My friend insisted that he could never use a new fuzz. Never. I find that claim very strange and I did, at one point, call him an ignorant idiot. I can totally understand the sensation and thrill of owning an original Fuzztone or Tonebender but what’s wrong with getting a clone made with better parts and less noise? Perhaps fuzz isn’t a good example, since it’s all about noise but this was our topic anyway.
Perhaps I’m the misinformed fool but I think that the whole vintage craze is about two things: the need and thrill of collecting and owning a vintage item. It’s the quest and thrill and not necessarily the tone, that tempts us. Second, we are thought to think that the more expensive, exclusive and hyped an item is, the more we want it. It’s how the market and our minds work. Not all of us are anywhere near having the budget but every night we dream about owning that guitar or pedal.

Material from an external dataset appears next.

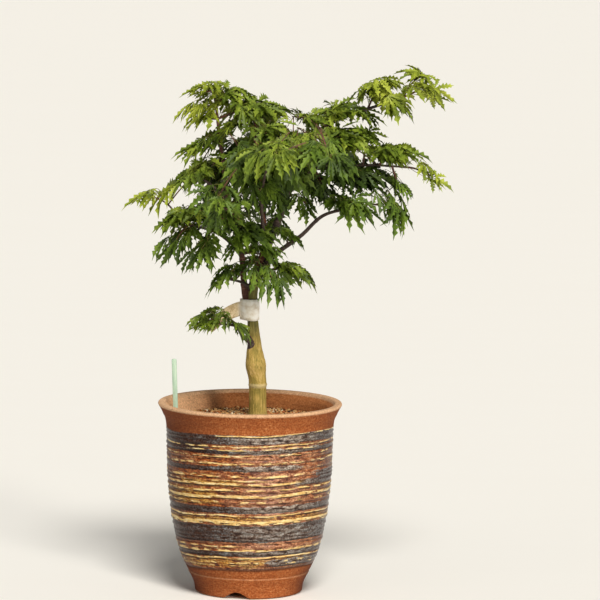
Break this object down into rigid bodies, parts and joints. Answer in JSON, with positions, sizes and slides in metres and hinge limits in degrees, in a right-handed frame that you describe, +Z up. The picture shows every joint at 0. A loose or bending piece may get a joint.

How can someone claim that one pedal is better than the other? Who am I to tell you that you need this very pedal to nail that specific tone? Have I tried it myself? Have I tried the pedal with your amp and guitar? It’s always funny to see comments like “nothing beats a 56 Les Paul into a 59 Bassman with only a 71 triangle Muff in between”.
In most cases those who claim things like this have no clue what their talking about. Beats what? I’m not looking for a Les Paul nor a Bassman. “Every UniVibe out there is crap. Nothing sounds like the Shin-ei”. I would sure like to know if you’ve ever tried one and if you have, you’d probably never make that claim again.
I know, I’m being very harsh. Forgive me, but my point is: don’t let anyone tell you or decide what you’re going to buy or which guitar, amp or pedal is right for you. Not even me! Do your research and always (if possible) try before buying.
Use the information and sources available but always be your own judge. It takes some practice and experience but in the end, before you slide that credit card, trust your ears and instinct.